Outsource transactional tasks, focus on growth. Goal: $800–$2,000/month.

  • Year 3+: Scale or exit

Decide: scale to replace salary (requires larger runway and potentially abandoning job), or keep as compounding side income. Goal ranges widely - $2k–$6k+/month depending on niche.

This is not hype. It’s realistic compounding: slow at first, accelerating once systems, reputation and repeatability exist.

Measuring Progress (simple framework you can copy)

Create a one-line weekly dashboard (spreadsheet or note):

  • Hours invested in venture (this week)

  • Revenue this week / cumulative revenue

  • Customers acquired / churned

  • Biggest win this week (work)

  • Biggest bottleneck next week

This simple framework keeps your actions accountable and lets you see compounding in numbers - not just feelings.

The Courage to Face Truth (no more excuses)

Your old trick - claiming you “didn’t try” when you fail - will vanish when you give 100% to your venture. That’s the point. The fear of honest failure is what keeps the 70% trap cosy. Give full effort to the venture and keep your MVE at work. If you fail despite 100% F.E.E., you’ll have to accept the result and change the plan. That discipline is how owners iterate toward success.

Final Moral: Quality, Not Busywork

To be crystal clear: do not sacrifice quality. Your work at the job is not the enemy - low-value busywork is. Delivering high-quality results where you choose to apply yourself compounds reputation and capability. That same quality is what customers will pay for when you own something.

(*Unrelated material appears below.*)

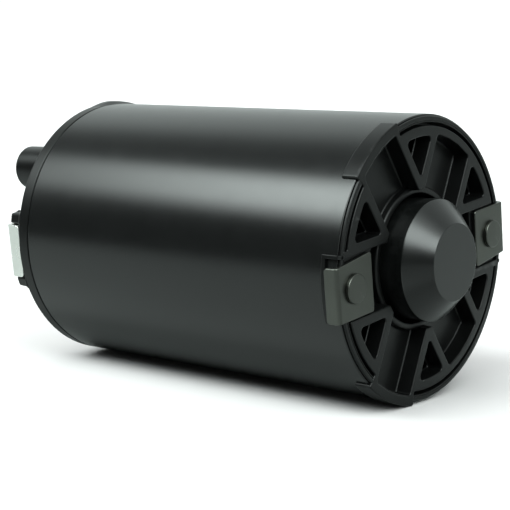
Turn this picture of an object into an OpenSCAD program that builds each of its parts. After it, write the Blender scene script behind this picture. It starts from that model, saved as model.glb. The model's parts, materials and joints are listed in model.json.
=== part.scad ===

You are not abandoning professional standards or ethics. You are prioritising where your highest standards should live: on the outcomes that multiply your future agency.

A Practical Closing Example (micro-venture you can start tonight)

If you want a literal copy-and-paste starter: pick a problem in your circle (friends, neighbours, local small businesses). Offer a small productised service - example: “I’ll audit and post 10 local social posts for your café for $150.” Do it for 3 cafés. That is your pilot. Repeat, refine, and once you have a repeatable offer and two paying customers, raise price and systemise delivery.

That’s ownership in miniature: an offer, customers, delivery, repeatability. Nothing heroic - just compounding.